Paper

Discovering Traveling Companions using Autoencoders

With the wide adoption of mobile devices, today's location tracking systems such as satellites, cellular base stations and wireless access points are continuously producing tremendous amounts of location data of moving objects. The ability to discover moving objects that travel together, i.e., traveling companions, from their trajectories is desired by many applications such as intelligent transportation systems and location-based services. Existing algorithms are either based on pattern mining methods that define a particular pattern of traveling companions or based on representation learning methods that learn similar representations for similar trajectories. The former methods suffer from the pairwise point-matching problem and the latter often ignore the temporal proximity between trajectories. In this work, we propose a generic deep representation learning model using autoencoders, namely, ATTN-MEAN, for the discovery of traveling companions.
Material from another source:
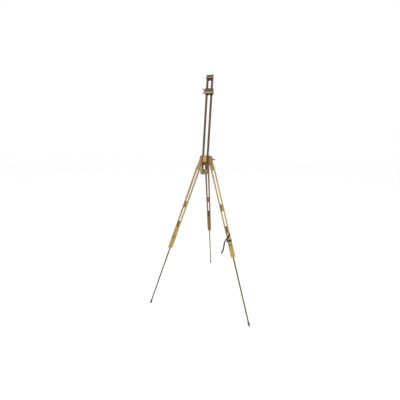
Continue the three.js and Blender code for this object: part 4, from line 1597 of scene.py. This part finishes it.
@dataclass
class Strap:
    """The closing strap on the front right leg: two turns, buckle, links and the free end."""

    axes: Axes = field(default_factory=lambda: leg_axes("front_right"))
    webbing: Webbing = Webbing()
    body: str = "front_right_leg"
    upper_drop: float = 646
    upper_slope: float = 1.05
    lower_drop: float = 680
    corner: float = 2.6
    tail_length_m: float = 0.108
    route: tuple[Point, ...] = (
        (-37.1, -12.5, -682.6),
        (-41.5, -12.9, -689.4),
        (-45.2, -14.1, -697.0),
        (-46.8, -14.8, -701.0),
        (-48.3, -15.5, -705.0),
        (-51.4, -16.9, -713.2),
        (-54.5, -18.1, -721.5),
        (-57.9, -19.0, -729.6),
        (-61.4, -19.6, -737.2),
        (-65.2, -20.0, -744.6),
        (-69.5, -20.2, -751.7),
        (-74.3, -20.2, -758.3),
        (-79.6, -20.0, -764.4),
        (-85.2, -19.8, -769.9),
        (-90.4, -19.6, -774.6),
    )

    def build(self) -> None:
        """Makes the free end first, then the turns, links and buckle."""
        self.build_tail()
        self.build_turn("strap_upper_turn", self.upper_drop, self.upper_slope)
        self.build_turn("strap_lower_turn", self.lower_drop, 0)
        self.build_links()
        self.build_buckle()

    def outward(self, line: Sequence[Vector]) -> list[Vector]:
        """The band's forward-facing outward direction at each point of an open line."""
        found = []
        for i in range(len(line)):
            tangent = (line[min(i + 1, len(line) - 1)] - line[max(i - 1, 0)]).normalized()
            front = Vector((0, -1, 0))
            found.append((front - tangent * front.dot(tangent)).normalized())
        return found

    def build_tail(self) -> None:
        """Hangs the free end with its sewn hem along its route."""
        points = [Vector(point) for point in self.route]
        line = smooth_line(points, self.webbing.step)
        ways = self.outward(line)
        halves = [self.webbing.width / 2] * len(line)
        tail = self.webbing.weave("strap_free_end", self.axes.matrix(), line, ways, halves, False)
        fit_out(tail, self.body, Finish.WEBBING, "strap_tail")
        stitches = self.sew_hem(line, ways)
        self.axes.point(*self.route[0])
        [self.axes.point(*place) for place in line]

    def sew_hem(self, line: Sequence[Vector], ways: Sequence[Vector]) -> bpy.types.Object:
        """Sews a box of stitches on the front of the free end's last stretch."""
        inset, lift = 2.2, self.webbing.thickness / 2 + 0.05
        start, stop = len(line) - 26, len(line) - 4
        half = self.webbing.width / 2 - inset
        edges = []
        for side_sign in (1, -1):
            run = range(start, stop) if side_sign > 0 else range(stop - 1, start - 1, -1)
            for i in run:
                tangent = (line[i + 1] - line[i - 1]).normalized()
                side = ways[i].cross(tangent).normalized()
                edges.append(self.axes.point(*(line[i] + side * half * side_sign + ways[i] * lift)))
        mesh = bpy.data.meshes.new("hem")
        count = len(edges)
        mesh.from_pydata(edges, [(i, (i + 1) % count) for i in range(count)], [])
        stitch = self.stitch_pattern()
        made = GEOMETRY["stitches"].run(mesh, Finish.THREAD, Shape=stitch, Spacing=0.0026)
        return fit_out(new_object("strap_stitches", made, Finish.THREAD), self.body, Finish.THREAD)

    def stitch_pattern(self) -> bpy.types.Object:
        """One stitch: a short, plump length of thread along X, in metres."""
        profile = [(0, -1.0), (0.18, -0.9), (0.26, -0.45), (0.28, 0)]
        profile += [(0.26, 0.45), (0.18, 0.9), (0, 1.0)]
        lay_down = Matrix.Scale(MILLIMETRE, 4) @ Matrix.Rotation(math.pi / 2, 4, "Y")
        mesh = Blank().revolve(profile, 8).to_mesh(lay_down)
        stitch = new_object("stitch", mesh, Finish.THREAD)
        stitch.hide_render = True
        stitch.hide_viewport = True
        return stitch

    def build_turn(self, node: str, drop: float, slope: float) -> None:
        """Winds one turn of webbing round the leg.

        Args:
            node: the CAD node it replaces.
            drop: from the leg's hinge down to the turn's middle.
            slope: how much it climbs across the leg.
        """
        high = self.axes.extent("strap_lower_turn")[1]
        thick = self.webbing.thickness / 2
        ring = rounded_ring(high.x - thick, high.y - thick, self.corner, self.webbing.step)
        line, ways, halves = [], [], []
        for place, way in ring:
            line.append(Vector((place.x, place.y, slope * place.x - drop)))
            ways.append(way)
            steep = slope * abs(way.y)
            halves.append(self.webbing.width / 2 * math.sqrt(1 + steep**2))
        piece = self.webbing.weave(
            f"{node}_webbing", self.axes.matrix(), line, ways, halves, True, Vector((0, 0, 1))
        )
        fit_out(piece, self.body, Finish.WEBBING, node)

    def build_links(self) -> None:
        """Leads the webbing from both turns to the buckle."""
        front = -self.axes.extent("strap_lower_turn")[1].y
        over = front - self.webbing.thickness / 2 - 0.1
        routes = {
            "strap_upper_link": [(-5, over, -651), (-12, over, -657.5), (-19.5, over + 0.2, -662.5),
                                 (-25.5, -13.2, -666.5), (-29.5, -12.5, -671.5)],
            "strap_lower_link": [(-8, over, -680), (-14, over, -680), (-20, over + 0.4, -680),
                                 (-25.5, -13.2, -679.2), (-29.5, -12.5, -677.5)],
        }
        for name, points in routes.items():
            line = smooth_line([Vector(point) for point in points], self.webbing.step)
            halves = [self.webbing.width / 2 - 1.2 * i / len(line) for i in range(len(line))]
            piece = self.webbing.weave(
                name, self.axes.matrix(), line, self.outward(line), halves, False
            )
            fit_out(piece, self.body, Finish.WEBBING)

    def build_buckle(self) -> None:
        """Moulds the ladder buckle: two side rails, three bars and a thumb lip."""
        middle = self.axes.point(*self.buckle_middle())
        direction = Vector(self.route[1]) - Vector(self.route[0])
        direction.y = 0
        down = direction.normalized()
        up = self.axes.direction(-down.x, 0, -down.z)
        back = self.axes.back
        own = Axes(middle, back.cross(up), back, up)
        blank = Blank()
        for x in (-6.3, 6.3):
            blank.bar((x, 0, -9.8), (x, 0, 9.8), 2.4, 4.6)
        for z, deep in ((-8.6, 3.0), (-0.6, 3.6), (8.6, 3.0)):
            blank.bar((-6.3, 0, z), (6.3, 0, z), 2.4, deep)
        blank.bar((-5.4, -2.6, 6.2), (5.4, -2.6, 6.2), 3.6, 1.6)
        blank.bar((-5.4, -2.2, 8.6), (5.4, -2.2, 8.6), 2.6, 2.6)
        blank.fused(0.34, 5)
        mesh = blank.to_mesh(own.matrix())
        piece = new_object("strap_ladder_buckle", mesh, Finish.PLASTIC)
        fit_out(piece, self.body, Finish.PLASTIC, "strap_buckle")

    def buckle_middle(self) -> Point:
        """The middle of the buckle's solid, in the leg's axes."""
        low, high = self.axes.extent("strap_buckle")
        return tuple((low + high) / 2)


# ---- Studio ---------------------------------------------------------------------------------


@dataclass(frozen=True)
class Viewpoint:
    """The camera: place in metres, angles in degrees and lens in millimetres."""

    place: Point = (0.2650, -1.5368, 1.374)
    azimuth: float = 12.76
    pitch: float = 14.792
    roll: float = 1.476
    lens: float = 14.85

    def set_up(self) -> None:
        """Makes the camera and hands it to the scene."""
        azimuth, pitch, roll = (math.radians(a) for a in (self.azimuth, self.pitch, self.roll))
        forward = Vector((
            -math.sin(azimuth) * math.cos(pitch),
            math.cos(azimuth) * math.cos(pitch),
            -math.sin(pitch),
        ))
        right = forward.cross(Vector((0, 0, 1))).normalized()
        up = right.cross(forward)
        leaned_right = right * math.cos(roll) + up * math.sin(roll)
        leaned_up = up * math.cos(roll) - right * math.sin(roll)
        data = bpy.data.cameras.new("viewpoint")
        data.lens = self.lens
        data.clip_start = 0.01
        data.clip_end = 200
        camera = bpy.data.objects.new("viewpoint", data)
        turn = Matrix((leaned_right, leaned_up, -forward)).transposed()
        camera.matrix_world = Matrix.Translation(self.place) @ turn.to_4x4()
        bpy.context.scene.collection.objects.link(camera)
        bpy.context.scene.camera = camera


@dataclass(frozen=True)
class Lamp:
    """A soft square lamp that looks at a target."""

    name: str
    place: Point
    size: float
    power: float
    target: Point = (0, 0, 0.9)

    def hang(self) -> None:
        """Puts the lamp in the scene."""
        data = bpy.data.lights.new(self.name, "AREA")
        data.size = self.size
        data.energy = self.power
        lamp = bpy.data.objects.new(self.name, data)
        lamp.location = self.place
        way = Vector(self.target) - Vector(self.place)
        lamp.rotation_euler = way.to_track_quat("-Z", "Y").to_euler()
        bpy.context.scene.collection.objects.link(lamp)


@dataclass(frozen=True)
class Studio:
    """A pale floor under an even white surround, with a key lamp on the left."""

    floor_half: float = 60
    surround: float = 1.0
    lamps: tuple[Lamp, ...] = (
        Lamp("key", (-3.2, -3.0, 4.2), 1.8, 110),
        Lamp("fill", (3.6, -1.6, 2.6), 2.4, 20),
    )

    def build(self) -> None:
        """Lays the floor and lights it."""
        half = self.floor_half
        blank = Blank()
        corners = [(-half, -half), (half, -half), (half, half), (-half, half)]
        blank.mesh.faces.new([blank.mesh.verts.new((x, y, -0.0004)) for x, y in corners])
        mesh = bpy.data.meshes.new("floor")
        blank.mesh.to_mesh(mesh)
        floor = bpy.data.objects.new("floor", mesh)
        mesh.materials.append(PaleFloor().material())
        bpy.context.scene.collection.objects.link(floor)
        world = bpy.data.worlds.new("surround")
        world.use_nodes = True
        background = world.node_tree.nodes["Background"]
        background.inputs["Color"].default_value = (1, 1, 1, 1)
        background.inputs["Strength"].default_value = self.surround
        bpy.context.scene.world = world
        bpy.context.scene.view_settings.view_transform = "Standard"
        for lamp in self.lamps:
            lamp.hang()


# ---- The easel ------------------------------------------------------------------------------


def main() -> None:
    """Sets the camera, makes every sub-assembly and lights the studio."""
    logging.basicConfig(level=logging.INFO, format="%(name)s: %(message)s")
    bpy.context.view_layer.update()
    Viewpoint().set_up()
    GEOMETRY["thread"] = thread_tree()
    GEOMETRY["screws"] = scatter_tree("wood_screws", True)
    GEOMETRY["stitches"] = stitch_tree()
    Strap().build()
    for assembly in (Head(), Mast(), CanvasRest(), CanvasHolder()):
        assembly.build()
    for leg in ("front_left", "front_right", "rear"):
        Leg(leg).build()
    Studio().build()


if __name__ == "__main__":
    main()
ATTN-MEAN collectively injects spatial and temporal information into its input embeddings using skip-gram, positional encoding techniques, respectively. Besides, our model further encourages trajectories to learn from their neighbours by leveraging the Sort-Tile-Recursive algorithm, mean operation and global attention mechanism. After obtaining the representations from the encoders, we run DBSCAN to cluster the representations to find travelling companion. The corresponding trajectories in the same cluster are considered as traveling companions. Experimental results suggest that ATTN-MEAN performs better than the state-of-the-art algorithms on finding traveling companions.